=== Raw data ===
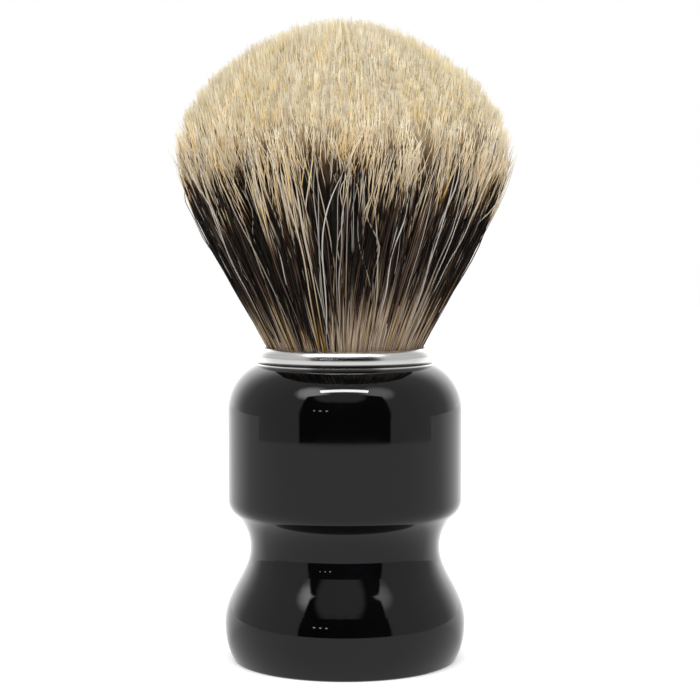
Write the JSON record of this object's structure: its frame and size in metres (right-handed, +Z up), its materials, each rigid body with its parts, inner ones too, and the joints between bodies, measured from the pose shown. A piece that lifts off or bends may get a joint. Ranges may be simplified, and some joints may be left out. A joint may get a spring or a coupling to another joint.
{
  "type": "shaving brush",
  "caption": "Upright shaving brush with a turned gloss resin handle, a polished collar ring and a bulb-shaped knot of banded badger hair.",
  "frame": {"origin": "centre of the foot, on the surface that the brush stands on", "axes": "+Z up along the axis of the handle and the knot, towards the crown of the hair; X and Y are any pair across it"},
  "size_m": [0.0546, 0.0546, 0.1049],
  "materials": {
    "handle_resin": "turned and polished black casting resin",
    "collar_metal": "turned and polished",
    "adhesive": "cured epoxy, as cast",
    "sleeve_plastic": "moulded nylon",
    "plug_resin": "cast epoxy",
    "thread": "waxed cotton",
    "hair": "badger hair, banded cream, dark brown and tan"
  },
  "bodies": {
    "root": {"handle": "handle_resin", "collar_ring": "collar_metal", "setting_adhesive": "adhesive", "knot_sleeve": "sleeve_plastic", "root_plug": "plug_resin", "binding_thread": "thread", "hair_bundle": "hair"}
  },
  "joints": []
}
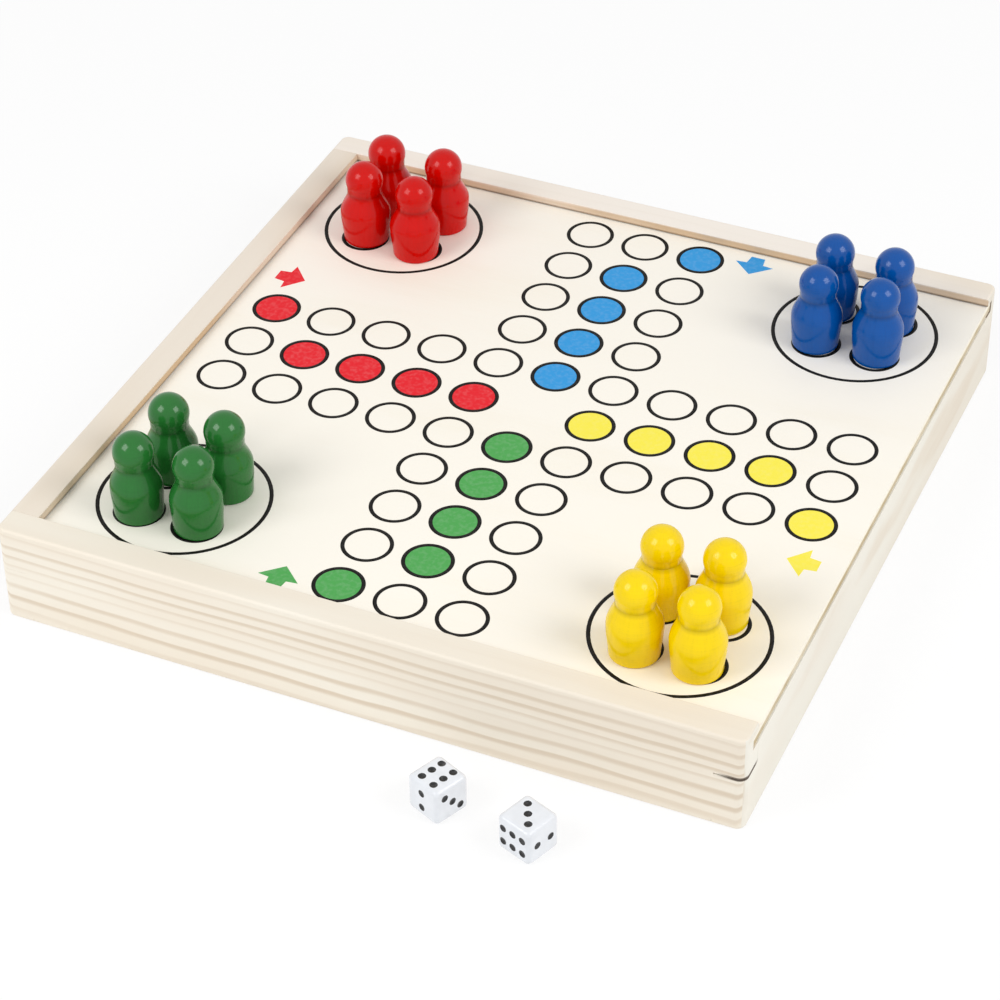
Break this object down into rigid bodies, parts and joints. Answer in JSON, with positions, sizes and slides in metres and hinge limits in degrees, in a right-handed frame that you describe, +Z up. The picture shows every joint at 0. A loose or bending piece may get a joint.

=== What this task involves ===
Exactly reproduce every line of the data above.

=== The result ===
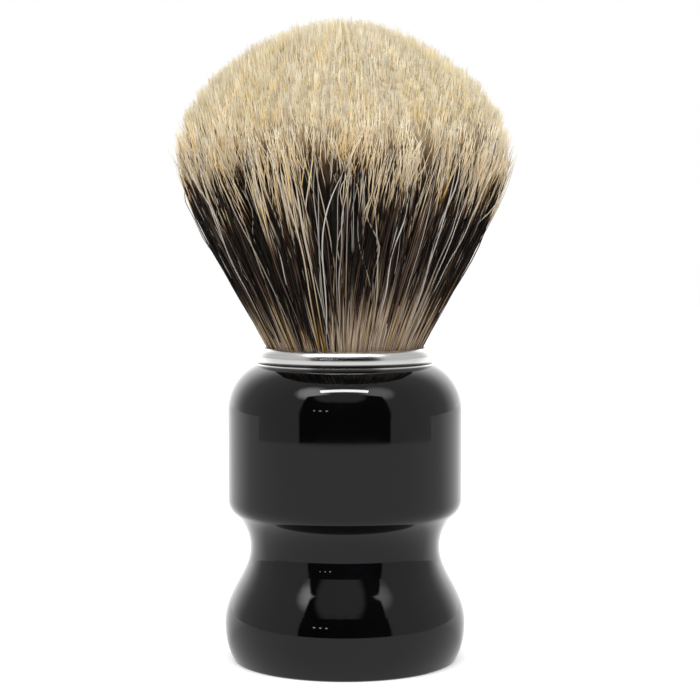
Write the JSON record of this object's structure: its frame and size in metres (right-handed, +Z up), its materials, each rigid body with its parts, inner ones too, and the joints between bodies, measured from the pose shown. A piece that lifts off or bends may get a joint. Ranges may be simplified, and some joints may be left out. A joint may get a spring or a coupling to another joint.
{
  "type": "shaving brush",
  "caption": "Upright shaving brush with a turned gloss resin handle, a polished collar ring and a bulb-shaped knot of banded badger hair.",
  "frame": {"origin": "centre of the foot, on the surface that the brush stands on", "axes": "+Z up along the axis of the handle and the knot, towards the crown of the hair; X and Y are any pair across it"},
  "size_m": [0.0546, 0.0546, 0.1049],
  "materials": {
    "handle_resin": "turned and polished black casting resin",
    "collar_metal": "turned and polished",
    "adhesive": "cured epoxy, as cast",
    "sleeve_plastic": "moulded nylon",
    "plug_resin": "cast epoxy",
    "thread": "waxed cotton",
    "hair": "badger hair, banded cream, dark brown and tan"
  },
  "bodies": {
    "root": {"handle": "handle_resin", "collar_ring": "collar_metal", "setting_adhesive": "adhesive", "knot_sleeve": "sleeve_plastic", "root_plug": "plug_resin", "binding_thread": "thread", "hair_bundle": "hair"}
  },
  "joints": []
}
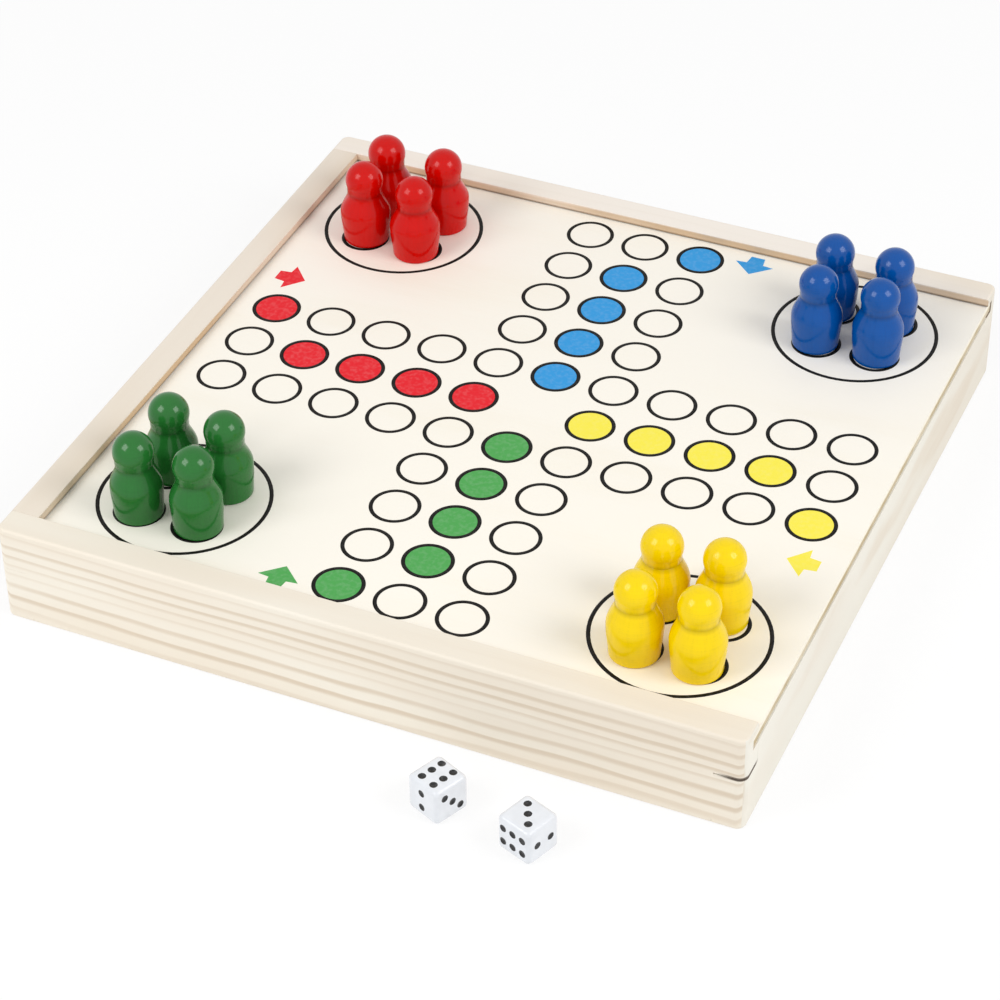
Break this object down into rigid bodies, parts and joints. Answer in JSON, with positions, sizes and slides in metres and hinge limits in degrees, in a right-handed frame that you describe, +Z up. The picture shows every joint at 0. A loose or bending piece may get a joint.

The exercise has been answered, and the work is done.